• **Work instructions**
Your task is to reproduce word for word the lines running from the line containing "hole = cylinder(start, (1, 0, 0), PULL_WIDTH" to the line containing "imported = [obj", inclusive. Nothing else belongs in the answer.

• **Data**
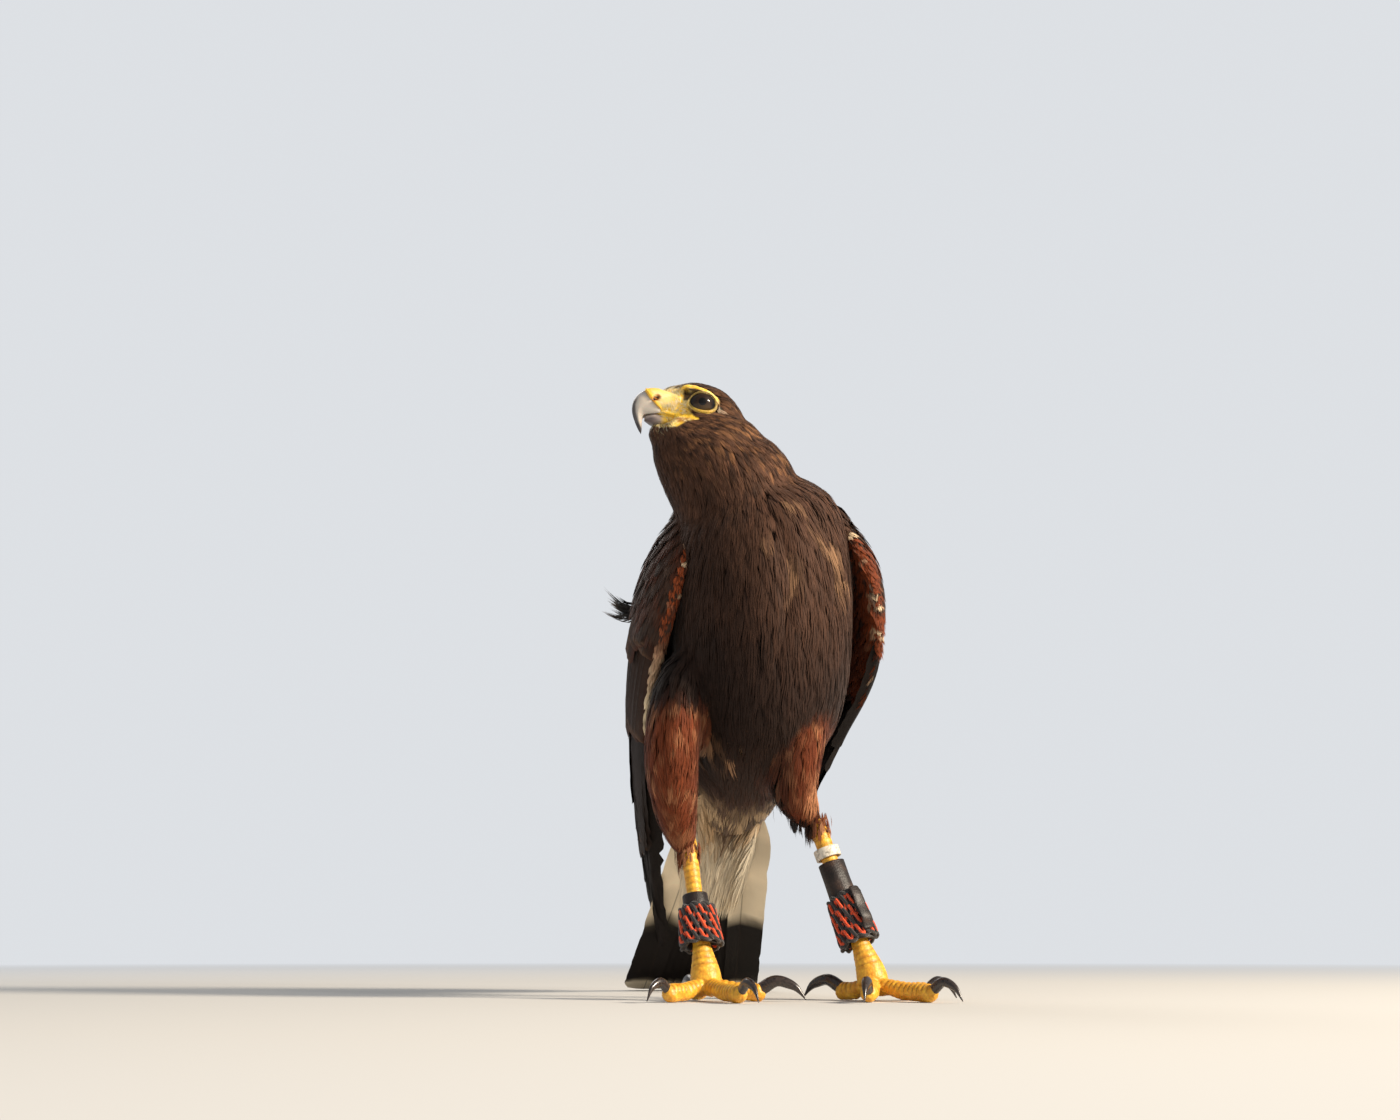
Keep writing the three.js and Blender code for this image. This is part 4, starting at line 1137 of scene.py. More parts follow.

==

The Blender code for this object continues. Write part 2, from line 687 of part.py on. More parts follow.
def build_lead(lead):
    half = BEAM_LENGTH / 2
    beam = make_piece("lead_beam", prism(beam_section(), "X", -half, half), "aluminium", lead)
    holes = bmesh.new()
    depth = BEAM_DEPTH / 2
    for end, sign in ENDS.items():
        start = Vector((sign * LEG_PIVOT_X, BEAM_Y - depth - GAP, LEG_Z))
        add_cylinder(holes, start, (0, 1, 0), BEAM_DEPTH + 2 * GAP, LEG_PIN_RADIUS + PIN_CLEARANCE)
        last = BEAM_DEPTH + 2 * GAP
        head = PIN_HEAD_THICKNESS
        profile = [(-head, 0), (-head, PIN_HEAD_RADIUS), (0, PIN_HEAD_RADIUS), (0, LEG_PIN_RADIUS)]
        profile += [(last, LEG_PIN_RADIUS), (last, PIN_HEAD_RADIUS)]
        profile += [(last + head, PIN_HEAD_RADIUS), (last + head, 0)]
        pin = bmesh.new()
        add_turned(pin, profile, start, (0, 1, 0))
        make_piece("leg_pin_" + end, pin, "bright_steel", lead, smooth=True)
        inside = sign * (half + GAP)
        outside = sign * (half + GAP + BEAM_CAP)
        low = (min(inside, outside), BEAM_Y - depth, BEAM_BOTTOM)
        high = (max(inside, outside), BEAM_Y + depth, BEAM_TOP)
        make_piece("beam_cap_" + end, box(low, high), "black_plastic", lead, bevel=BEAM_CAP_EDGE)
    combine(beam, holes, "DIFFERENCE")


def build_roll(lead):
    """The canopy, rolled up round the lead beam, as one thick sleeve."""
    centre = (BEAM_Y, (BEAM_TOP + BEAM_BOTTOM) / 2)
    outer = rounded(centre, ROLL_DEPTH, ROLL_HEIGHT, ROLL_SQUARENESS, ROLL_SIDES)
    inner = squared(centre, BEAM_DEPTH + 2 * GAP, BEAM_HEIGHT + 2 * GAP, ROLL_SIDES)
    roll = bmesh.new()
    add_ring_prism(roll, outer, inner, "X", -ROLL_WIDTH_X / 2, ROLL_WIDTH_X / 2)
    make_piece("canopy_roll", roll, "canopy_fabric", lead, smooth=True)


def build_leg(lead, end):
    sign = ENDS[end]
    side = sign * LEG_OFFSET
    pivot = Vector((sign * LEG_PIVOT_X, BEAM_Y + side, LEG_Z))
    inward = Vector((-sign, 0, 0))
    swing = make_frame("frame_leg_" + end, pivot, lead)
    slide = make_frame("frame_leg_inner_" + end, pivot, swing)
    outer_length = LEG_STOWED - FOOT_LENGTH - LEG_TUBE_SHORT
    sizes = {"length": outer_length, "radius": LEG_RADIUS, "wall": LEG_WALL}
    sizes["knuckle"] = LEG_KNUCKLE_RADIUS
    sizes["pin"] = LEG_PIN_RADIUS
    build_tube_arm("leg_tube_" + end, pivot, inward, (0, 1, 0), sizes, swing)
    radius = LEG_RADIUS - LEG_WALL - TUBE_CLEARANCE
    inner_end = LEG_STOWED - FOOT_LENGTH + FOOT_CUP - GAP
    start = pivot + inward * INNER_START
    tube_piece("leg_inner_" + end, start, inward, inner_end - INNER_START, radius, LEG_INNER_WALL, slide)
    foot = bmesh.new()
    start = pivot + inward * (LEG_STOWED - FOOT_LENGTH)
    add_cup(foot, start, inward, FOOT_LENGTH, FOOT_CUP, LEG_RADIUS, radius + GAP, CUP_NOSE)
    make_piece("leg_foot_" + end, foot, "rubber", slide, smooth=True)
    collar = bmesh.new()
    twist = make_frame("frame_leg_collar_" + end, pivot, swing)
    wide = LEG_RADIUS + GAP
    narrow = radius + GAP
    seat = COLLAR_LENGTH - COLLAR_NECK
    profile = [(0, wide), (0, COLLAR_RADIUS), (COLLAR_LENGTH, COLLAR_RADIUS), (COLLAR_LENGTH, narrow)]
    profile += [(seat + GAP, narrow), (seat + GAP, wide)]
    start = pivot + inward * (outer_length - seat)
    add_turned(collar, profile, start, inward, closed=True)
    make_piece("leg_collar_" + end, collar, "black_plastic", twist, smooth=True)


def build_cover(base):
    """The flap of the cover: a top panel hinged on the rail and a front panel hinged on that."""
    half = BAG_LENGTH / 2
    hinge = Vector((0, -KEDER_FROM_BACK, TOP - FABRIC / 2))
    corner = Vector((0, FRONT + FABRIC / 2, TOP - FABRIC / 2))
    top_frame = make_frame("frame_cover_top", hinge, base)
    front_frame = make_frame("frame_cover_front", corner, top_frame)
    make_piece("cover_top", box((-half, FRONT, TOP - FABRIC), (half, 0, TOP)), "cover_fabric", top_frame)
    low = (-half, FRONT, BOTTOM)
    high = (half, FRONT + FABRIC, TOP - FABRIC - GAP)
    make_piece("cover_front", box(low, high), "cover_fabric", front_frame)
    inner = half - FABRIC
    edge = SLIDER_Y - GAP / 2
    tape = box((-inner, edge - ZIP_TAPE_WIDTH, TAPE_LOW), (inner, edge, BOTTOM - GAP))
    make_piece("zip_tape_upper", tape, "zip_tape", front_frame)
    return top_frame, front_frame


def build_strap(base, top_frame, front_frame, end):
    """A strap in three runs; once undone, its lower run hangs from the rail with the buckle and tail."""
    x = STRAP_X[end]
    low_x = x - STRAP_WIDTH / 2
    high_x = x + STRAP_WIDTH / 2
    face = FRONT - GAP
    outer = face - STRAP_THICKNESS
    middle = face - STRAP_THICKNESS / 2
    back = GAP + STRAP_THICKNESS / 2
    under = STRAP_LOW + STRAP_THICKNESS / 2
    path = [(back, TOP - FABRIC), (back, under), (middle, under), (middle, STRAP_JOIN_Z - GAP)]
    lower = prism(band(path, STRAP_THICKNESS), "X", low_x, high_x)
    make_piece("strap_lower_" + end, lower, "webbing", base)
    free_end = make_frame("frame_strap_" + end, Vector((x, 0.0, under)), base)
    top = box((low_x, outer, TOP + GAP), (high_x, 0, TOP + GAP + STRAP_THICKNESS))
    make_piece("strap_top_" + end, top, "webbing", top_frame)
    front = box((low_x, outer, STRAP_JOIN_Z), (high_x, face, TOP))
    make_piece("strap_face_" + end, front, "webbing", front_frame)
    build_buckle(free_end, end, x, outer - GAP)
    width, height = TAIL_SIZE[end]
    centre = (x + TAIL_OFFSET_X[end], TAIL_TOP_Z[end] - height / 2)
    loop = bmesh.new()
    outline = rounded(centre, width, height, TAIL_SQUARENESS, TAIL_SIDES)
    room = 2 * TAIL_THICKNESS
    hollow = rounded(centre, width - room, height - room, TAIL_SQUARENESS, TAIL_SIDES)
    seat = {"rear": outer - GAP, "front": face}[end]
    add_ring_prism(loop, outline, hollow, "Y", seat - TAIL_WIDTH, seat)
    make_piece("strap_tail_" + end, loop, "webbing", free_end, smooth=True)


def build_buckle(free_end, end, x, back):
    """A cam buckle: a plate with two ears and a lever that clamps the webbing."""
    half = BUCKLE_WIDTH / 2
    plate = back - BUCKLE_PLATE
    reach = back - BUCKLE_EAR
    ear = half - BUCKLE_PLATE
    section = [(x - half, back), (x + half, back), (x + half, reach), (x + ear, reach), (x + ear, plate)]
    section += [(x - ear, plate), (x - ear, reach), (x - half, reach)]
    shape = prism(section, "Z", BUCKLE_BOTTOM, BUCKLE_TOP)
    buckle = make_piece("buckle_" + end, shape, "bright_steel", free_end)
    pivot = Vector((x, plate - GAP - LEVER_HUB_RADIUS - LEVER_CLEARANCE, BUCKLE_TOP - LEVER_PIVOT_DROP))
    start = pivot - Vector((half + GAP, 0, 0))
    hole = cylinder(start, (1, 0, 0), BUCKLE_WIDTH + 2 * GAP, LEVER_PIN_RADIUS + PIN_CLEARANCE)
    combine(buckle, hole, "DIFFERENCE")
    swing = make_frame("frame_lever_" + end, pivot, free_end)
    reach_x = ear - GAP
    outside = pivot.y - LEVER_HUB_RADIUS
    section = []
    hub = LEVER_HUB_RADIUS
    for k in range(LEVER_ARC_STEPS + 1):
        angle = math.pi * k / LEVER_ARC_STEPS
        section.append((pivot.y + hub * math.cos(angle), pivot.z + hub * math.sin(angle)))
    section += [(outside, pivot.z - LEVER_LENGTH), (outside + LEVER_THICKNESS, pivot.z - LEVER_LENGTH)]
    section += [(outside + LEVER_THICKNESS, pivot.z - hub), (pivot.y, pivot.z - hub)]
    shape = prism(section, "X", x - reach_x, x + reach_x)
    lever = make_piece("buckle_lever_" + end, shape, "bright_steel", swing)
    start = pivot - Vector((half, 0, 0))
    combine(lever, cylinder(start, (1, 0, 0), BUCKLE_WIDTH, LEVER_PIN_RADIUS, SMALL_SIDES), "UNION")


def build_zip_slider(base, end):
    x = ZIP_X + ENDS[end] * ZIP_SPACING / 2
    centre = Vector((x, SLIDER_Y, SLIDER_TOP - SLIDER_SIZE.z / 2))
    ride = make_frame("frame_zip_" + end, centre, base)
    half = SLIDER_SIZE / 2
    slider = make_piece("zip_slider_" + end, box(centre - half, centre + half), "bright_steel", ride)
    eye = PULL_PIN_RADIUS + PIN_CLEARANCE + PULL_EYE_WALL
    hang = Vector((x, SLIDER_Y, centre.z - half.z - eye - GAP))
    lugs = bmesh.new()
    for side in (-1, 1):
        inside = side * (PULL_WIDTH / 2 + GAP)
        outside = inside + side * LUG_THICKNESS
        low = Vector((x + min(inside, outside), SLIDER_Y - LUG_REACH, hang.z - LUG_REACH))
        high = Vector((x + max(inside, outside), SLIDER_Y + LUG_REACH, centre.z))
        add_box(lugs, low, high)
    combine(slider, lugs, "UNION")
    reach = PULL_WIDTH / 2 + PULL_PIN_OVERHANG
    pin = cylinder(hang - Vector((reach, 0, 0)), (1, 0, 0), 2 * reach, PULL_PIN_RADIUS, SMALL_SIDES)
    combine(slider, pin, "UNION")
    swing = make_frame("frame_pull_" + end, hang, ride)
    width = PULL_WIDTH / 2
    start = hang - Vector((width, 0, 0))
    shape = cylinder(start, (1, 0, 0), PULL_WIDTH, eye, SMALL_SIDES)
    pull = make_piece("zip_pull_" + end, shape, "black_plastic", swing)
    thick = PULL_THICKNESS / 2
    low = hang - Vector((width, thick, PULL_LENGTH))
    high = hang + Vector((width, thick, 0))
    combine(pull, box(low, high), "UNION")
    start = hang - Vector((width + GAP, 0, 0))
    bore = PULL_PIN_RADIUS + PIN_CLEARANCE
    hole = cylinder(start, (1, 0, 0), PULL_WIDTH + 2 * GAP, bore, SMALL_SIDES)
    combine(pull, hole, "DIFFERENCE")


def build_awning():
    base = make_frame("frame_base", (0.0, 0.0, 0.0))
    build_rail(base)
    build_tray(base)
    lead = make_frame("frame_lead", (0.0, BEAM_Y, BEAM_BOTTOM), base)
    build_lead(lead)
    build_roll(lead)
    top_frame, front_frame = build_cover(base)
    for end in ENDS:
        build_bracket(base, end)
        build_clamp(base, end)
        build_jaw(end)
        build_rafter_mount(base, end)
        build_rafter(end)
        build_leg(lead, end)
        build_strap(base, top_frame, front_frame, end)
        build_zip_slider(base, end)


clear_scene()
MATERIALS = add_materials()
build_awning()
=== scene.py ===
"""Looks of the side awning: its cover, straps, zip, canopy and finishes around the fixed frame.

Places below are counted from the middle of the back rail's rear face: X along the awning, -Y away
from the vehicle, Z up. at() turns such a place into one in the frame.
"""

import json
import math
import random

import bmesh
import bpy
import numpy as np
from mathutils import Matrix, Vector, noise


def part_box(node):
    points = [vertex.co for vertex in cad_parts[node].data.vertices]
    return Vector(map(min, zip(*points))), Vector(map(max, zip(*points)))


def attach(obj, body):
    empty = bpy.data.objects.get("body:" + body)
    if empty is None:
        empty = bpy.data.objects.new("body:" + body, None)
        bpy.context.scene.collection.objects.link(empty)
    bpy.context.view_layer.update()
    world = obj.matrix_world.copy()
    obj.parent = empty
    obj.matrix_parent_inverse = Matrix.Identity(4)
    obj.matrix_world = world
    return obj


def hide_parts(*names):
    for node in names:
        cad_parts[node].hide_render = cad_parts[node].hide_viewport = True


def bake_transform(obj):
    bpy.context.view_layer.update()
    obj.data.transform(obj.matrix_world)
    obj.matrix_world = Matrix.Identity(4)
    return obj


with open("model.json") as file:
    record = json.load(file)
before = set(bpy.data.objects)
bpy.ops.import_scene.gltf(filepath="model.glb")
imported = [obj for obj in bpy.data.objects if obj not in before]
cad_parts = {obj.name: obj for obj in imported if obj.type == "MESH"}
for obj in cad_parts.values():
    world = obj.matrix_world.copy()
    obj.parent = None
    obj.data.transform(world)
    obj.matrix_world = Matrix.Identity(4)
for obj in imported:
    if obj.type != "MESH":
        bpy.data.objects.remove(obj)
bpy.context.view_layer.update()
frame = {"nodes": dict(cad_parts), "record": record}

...

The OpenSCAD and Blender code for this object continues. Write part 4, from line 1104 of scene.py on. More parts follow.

• **Task output**
    hole = cylinder(start, (1, 0, 0), PULL_WIDTH + 2 * GAP, bore, SMALL_SIDES)
    combine(pull, hole, "DIFFERENCE")


def build_awning():
    base = make_frame("frame_base", (0.0, 0.0, 0.0))
    build_rail(base)
    build_tray(base)
    lead = make_frame("frame_lead", (0.0, BEAM_Y, BEAM_BOTTOM), base)
    build_lead(lead)
    build_roll(lead)
    top_frame, front_frame = build_cover(base)
    for end in ENDS:
        build_bracket(base, end)
        build_clamp(base, end)
        build_jaw(end)
        build_rafter_mount(base, end)
        build_rafter(end)
        build_leg(lead, end)
        build_strap(base, top_frame, front_frame, end)
        build_zip_slider(base, end)


clear_scene()
MATERIALS = add_materials()
build_awning()
=== scene.py ===
"""Looks of the side awning: its cover, straps, zip, canopy and finishes around the fixed frame.

Places below are counted from the middle of the back rail's rear face: X along the awning, -Y away
from the vehicle, Z up. at() turns such a place into one in the frame.
"""

import json
import math
import random

import bmesh
import bpy
import numpy as np
from mathutils import Matrix, Vector, noise


def part_box(node):
    points = [vertex.co for vertex in cad_parts[node].data.vertices]
    return Vector(map(min, zip(*points))), Vector(map(max, zip(*points)))


def attach(obj, body):
    empty = bpy.data.objects.get("body:" + body)
    if empty is None:
        empty = bpy.data.objects.new("body:" + body, None)
        bpy.context.scene.collection.objects.link(empty)
    bpy.context.view_layer.update()
    world = obj.matrix_world.copy()
    obj.parent = empty
    obj.matrix_parent_inverse = Matrix.Identity(4)
    obj.matrix_world = world
    return obj


def hide_parts(*names):
    for node in names:
        cad_parts[node].hide_render = cad_parts[node].hide_viewport = True


def bake_transform(obj):
    bpy.context.view_layer.update()
    obj.data.transform(obj.matrix_world)
    obj.matrix_world = Matrix.Identity(4)
    return obj


with open("model.json") as file:
    record = json.load(file)
before = set(bpy.data.objects)
bpy.ops.import_scene.gltf(filepath="model.glb")
imported = [obj for obj in bpy.data.objects if obj not in before]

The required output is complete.